最近ケイレンが出た、と来院したのは御年20歳のミルクちゃんです。
この写真は検査前でムスッとした顔ですが、とても20歳には見えない毛艶の良い美人さんです。
この年齢でケイレンということで脳の問題、心臓の問題、代謝の問題など
いろいろな原因が考えられたため、神経学的検査、血液検査、エコー検査をまず念のため行いました。
すると腎臓の機能低下が確認されました。
しかし、それがそのままケイレンを起こしそうなほどではありませんでした。
そこで追加検査として、血圧測定を行いました。
すると、収縮期血圧が140mmHg程度で血圧がやや高そうでした。
高血圧はケイレンの原因の一つです。
しかし、猫さんの血圧は病院に来たという緊張で簡単に上昇します。
高血圧からのケイレンが疑わしい状態でしたが、血圧に関与する薬は、特に腎臓が悪い猫さんには簡単に使うことはできません。
それに、ケイレンの診断、治療の判断にはMRI検査が必要な場合があります。
そこで、飼い主さんとお話しして、後日再度血圧を測定し直すことにしました。
□高血圧症:診断と原因について
(症状と治療についてはこちら→https://live-ac.com/archives/6137)
犬・猫の通常の血圧はだいたい収縮期/拡張期(平均)=120/80(100)mmHgくらいです。

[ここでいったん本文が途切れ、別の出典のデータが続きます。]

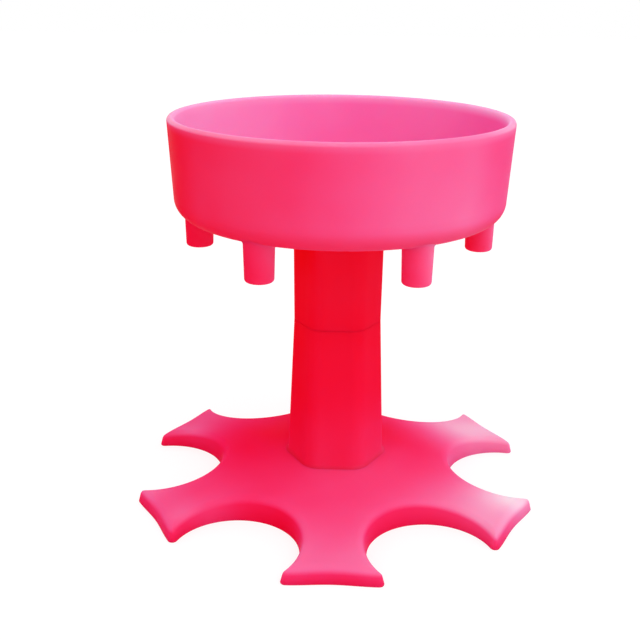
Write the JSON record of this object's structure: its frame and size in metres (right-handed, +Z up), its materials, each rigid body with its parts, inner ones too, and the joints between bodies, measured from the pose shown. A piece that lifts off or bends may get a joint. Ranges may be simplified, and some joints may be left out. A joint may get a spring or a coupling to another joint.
{
  "type": "party shot dispenser",
  "caption": "Round pouring bowl with spouts under its edge, on a six-sided stem that lifts off a star-shaped base with round bays for shot glasses.",
  "frame": {"origin": "on the table, on the stem's axis", "axes": "+Z up along the stem; one arm of the base points along -Y and one spout, with the bay under it, along +X"},
  "size_m": [0.1574, 0.1624, 0.152],
  "materials": {
    "bowl_plastic": "satin, slightly see-through moulded polypropylene, hot pink-red",
    "spout_plastic": "satin moulded polypropylene, red with a pink cast",
    "stem_plastic": "satin moulded polypropylene, deep red",
    "base_plastic": "satin, slightly see-through moulded polypropylene, crimson pink"
  },
  "bodies": {
    "stand": {"star_base": "base_plastic", "lower_stem": "stem_plastic"},
    "head": {"upper_stem": "stem_plastic", "bowl": "bowl_plastic", "spout_1": "spout_plastic", "spout_2": "spout_plastic", "spout_3": "spout_plastic", "spout_4": "spout_plastic", "spout_5": "spout_plastic", "spout_6": "spout_plastic"}
  },
  "joints": [
    {"name": "head_lift", "type": "slide", "parent": "stand", "child": "head", "axis": [0, 0, 1], "range_m": [0, 0.03]}
  ]
}
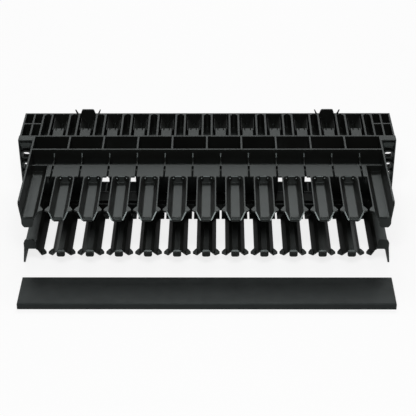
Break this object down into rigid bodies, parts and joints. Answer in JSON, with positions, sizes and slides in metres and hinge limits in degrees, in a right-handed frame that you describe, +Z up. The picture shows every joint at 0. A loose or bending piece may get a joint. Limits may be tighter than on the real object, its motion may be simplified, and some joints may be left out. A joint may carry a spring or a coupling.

高血圧症(体高血圧)は収縮期血圧(いわゆる「上」)が150mmHg以上の場合に診断されるのが一般的です。
高血圧症の分類としては大きく原発性高血圧症と二次性高血圧症がありますが、
犬・猫の場合はそのほとんどが何かの病気から生じる二次性高血圧症です。
(人では前者(本態性高血圧)が多いようです。)
二次性高血圧を起こす病気としては、腎臓病、甲状腺疾患、副腎疾患などがあります。
また、高血圧症は全身性疾患でいろいろな器官に障害を引き起こす可能性があるため、
診断と合わせて体の状態を確認するために、血圧測定の他に、血液検査、エコー検査、眼底検査、尿検査などを行う必要があります。
前述の通り、犬・猫の血圧は病院に来たという緊張や、家族以外の獣医師や看護師に触られる不安で簡単に上昇するため、
(白衣高血圧と言います、人でもあるそうです)
診察で一度測定したのみでは解釈に注意を要し、他の検査の結果も合わせて判断する必要があります。
後日、少し間が空いたのですが、再度血圧測定を行ったところ収縮期血圧が170mmHgと高かったのと
年齢もあり全身麻酔をかけるMRI検査のご希望がなかったため、
慢性腎不全からの二次性高血圧症と仮診断し、治療を開始しました。
現在、血圧は良好にコントロールされています。
血圧が下がると以前より元気になった、とおっしゃっていました。
その他に、、
関節部分の毛が薄くなっています。よく舐めているとのことでした。
レントゲンを撮ってみると、変形性関節症という慢性の関節疾患が疑われました。
高齢猫のほとんどが発症する病気で、関節の動きが悪くなり痛みが出て、活動性が低下します。
そちらの治療も開始しました。
前より動かなくなった、高いところに登らなくなったなどは、もしかすると年齢だけではなく関節疾患かもしれません。
猫は痛みをあまり表に出さない傾向がありますので、早めに気づいて痛みを和らげてあげる必要があります。
高齢なので、少しでも元気に過ごしてもらえるよう、継続してケアを続けたいと思います。